▶ **PROBLEM TO SOLVE**
Repeat exactly each line of the data provided below.

▶ **DATA BLOCK**
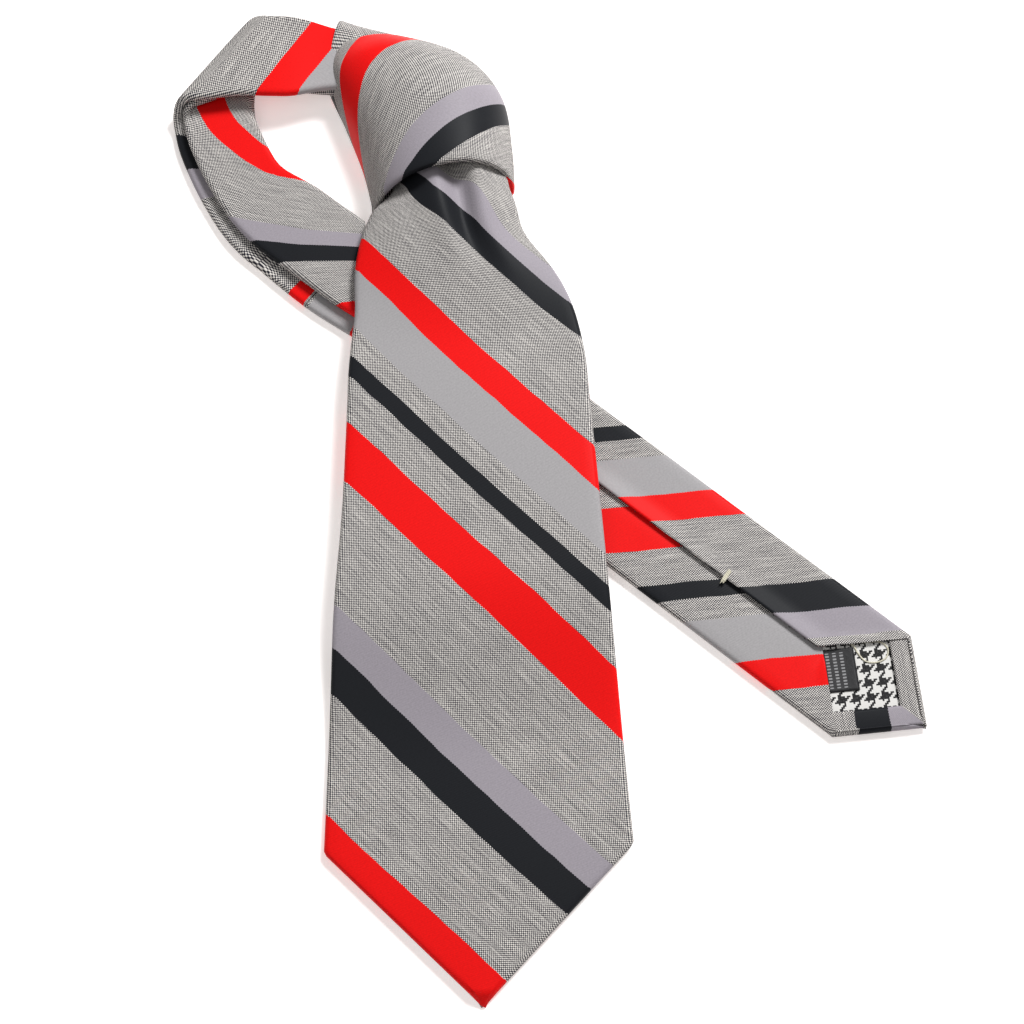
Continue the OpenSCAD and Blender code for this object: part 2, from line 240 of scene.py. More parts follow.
def striped_jacquard():
    """The shell cloth. Its stripes read the stripe map and its yarns the thread map, in decimetres."""
    material = bpy.data.materials.new("striped_cloth")
    material.use_nodes = True
    tree = material.node_tree
    nodes = tree.nodes
    links = tree.links
    do = sum_nodes(tree)
    stripe_map = nodes.new("ShaderNodeUVMap")
    stripe_map.uv_map = "stripe"
    stripe = nodes.new("ShaderNodeSeparateXYZ")
    links.new(stripe_map.outputs["UV"], stripe.inputs[0])
    thread_map = nodes.new("ShaderNodeUVMap")
    thread_map.uv_map = "thread"
    thread = nodes.new("ShaderNodeSeparateXYZ")
    links.new(thread_map.outputs["UV"], thread.inputs[0])
    weft = do("MULTIPLY", thread.outputs[0], 100)
    warp = do("MULTIPLY", thread.outputs[1], 100)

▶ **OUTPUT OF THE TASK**
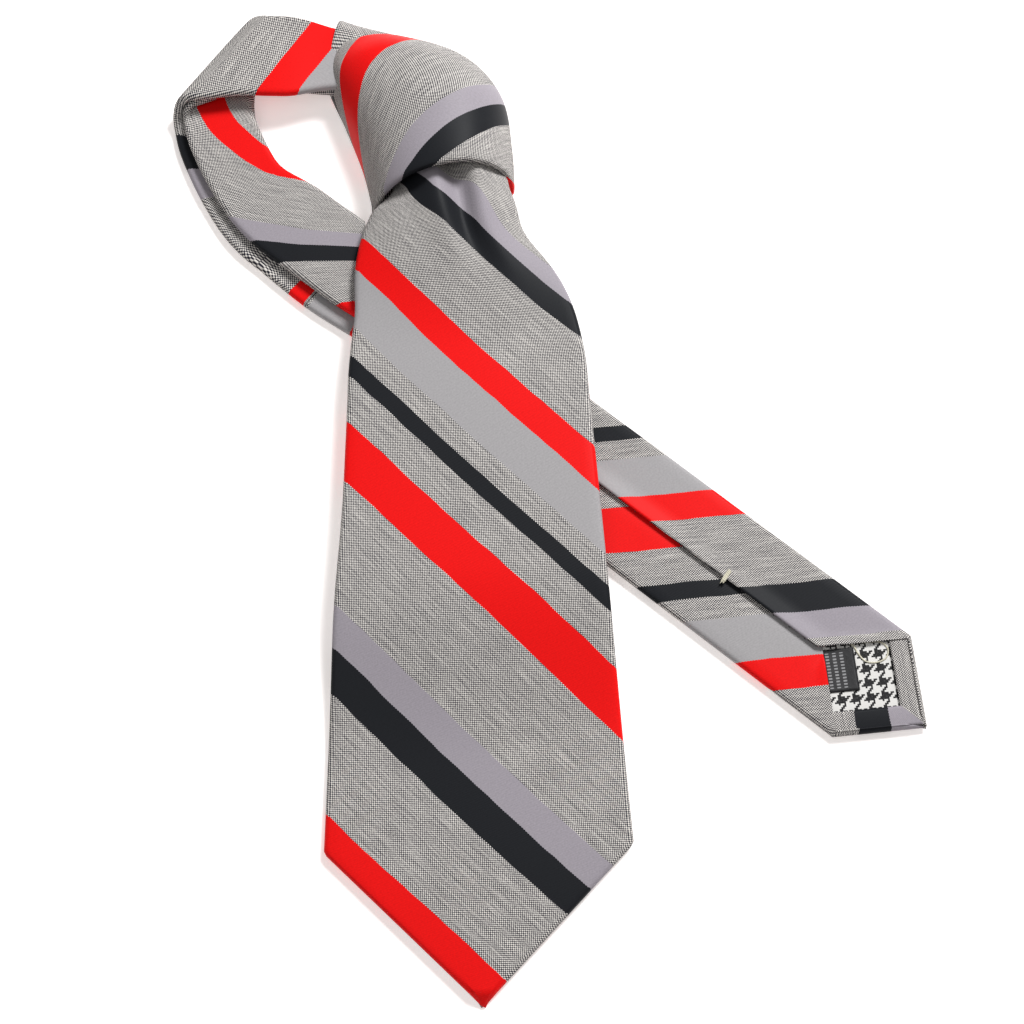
Continue the OpenSCAD and Blender code for this object: part 2, from line 240 of scene.py. More parts follow.
def striped_jacquard():
    """The shell cloth. Its stripes read the stripe map and its yarns the thread map, in decimetres."""
    material = bpy.data.materials.new("striped_cloth")
    material.use_nodes = True
    tree = material.node_tree
    nodes = tree.nodes
    links = tree.links
    do = sum_nodes(tree)
    stripe_map = nodes.new("ShaderNodeUVMap")
    stripe_map.uv_map = "stripe"
    stripe = nodes.new("ShaderNodeSeparateXYZ")
    links.new(stripe_map.outputs["UV"], stripe.inputs[0])
    thread_map = nodes.new("ShaderNodeUVMap")
    thread_map.uv_map = "thread"
    thread = nodes.new("ShaderNodeSeparateXYZ")
    links.new(thread_map.outputs["UV"], thread.inputs[0])
    weft = do("MULTIPLY", thread.outputs[0], 100)
    warp = do("MULTIPLY", thread.outputs[1], 100)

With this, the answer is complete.